Nuclear nucleic acid-binding protein C1D is a protein that in humans is encoded by the C1D gene. The C1D protein is encoded by a DNA binding gene traced in the nucleus. Protein C1D has a chromosomal location of 2p14. C1D has a family of proteins consisting of C1D homologues which may include Sas10 domains. C1D is thought to bind to RNA and DNA where it may be involved in mechanisms of DNA repair. Protein C1D is ubiquitously expressed in different human tissues.

Function 

Despite inducing denaturing conditions, C1D shows high-affinity binding to DNA. C1D has demonstrated capability to bind to DNA in DNA repair pathways.

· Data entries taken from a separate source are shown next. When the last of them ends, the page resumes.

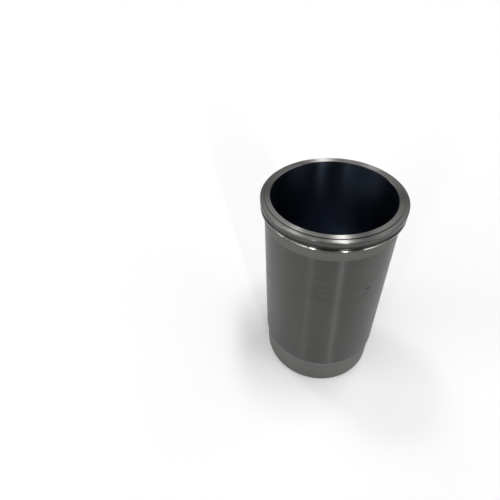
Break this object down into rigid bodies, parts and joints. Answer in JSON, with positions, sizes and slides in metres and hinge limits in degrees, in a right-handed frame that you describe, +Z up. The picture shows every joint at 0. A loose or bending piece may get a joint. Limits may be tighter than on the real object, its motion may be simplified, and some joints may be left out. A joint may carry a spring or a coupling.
{
  "type": "cylinder liner",
  "caption": "Flanged engine cylinder liner: a turned iron tube with a honed bore, a fire lip and grooved flange at the top, and ground locating bands near both ends.",
  "frame": {"origin": "centre of the bottom end face, on the bore axis", "axes": "+Z up the bore axis towards the flange; the part is round, so X and Y are free"},
  "size_m": [0.1439, 0.1438, 0.24],
  "materials": {
    "turned_iron": "fine turned outside, ground bands, cross-hatch honed bore"
  },
  "bodies": {
    "root": {"cylinder_liner": "turned_iron"}
  },
  "joints": []
}
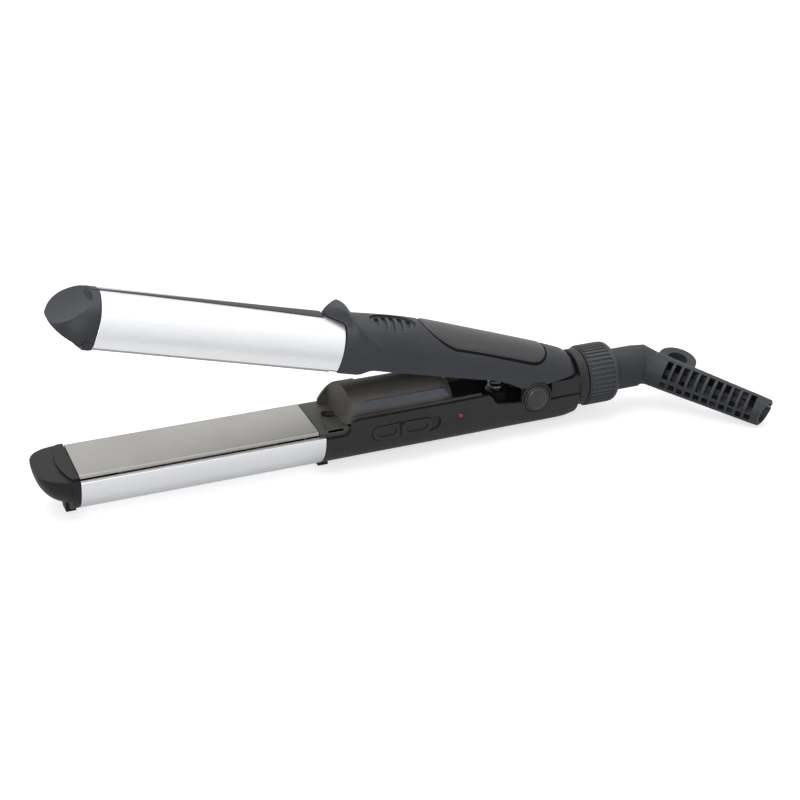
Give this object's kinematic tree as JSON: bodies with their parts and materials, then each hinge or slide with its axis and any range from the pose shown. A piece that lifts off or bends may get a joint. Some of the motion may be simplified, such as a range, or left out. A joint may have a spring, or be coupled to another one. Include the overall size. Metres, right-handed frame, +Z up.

The protein encoded by this gene is a DNA binding and apoptosis-inducing protein and is localized in the nucleus. It is also a Rac3-interacting protein which acts as a corepressor for the thyroid hormone receptor. This protein is thought to regulate TRAX/Translin complex formation. Protein C1D may have a protective effect against relation to the TRAX/Translin complex formation of DNA. Several alternatively spliced transcript variants of this gene have been described, but the full length nature of some of these variants has not been determined.

Interactions 

C1D has been shown to interact with TSNAX and DNA-PKcs. C1D has also shown to interact notably in mammalian cells and yeast. Interaction in mammalian cells only occur ensuing gamma-irradiation.

Protein expression 
The protein C1D is thought to be expressed ubiquitously. It may be expressed in high levels in the mammary gland, thyroid gland, salivary gland, medulla oblongata, and hippocampus. It may be expressed at lower levels in the appendix, heart, lungs, skeletal muscles, and colon.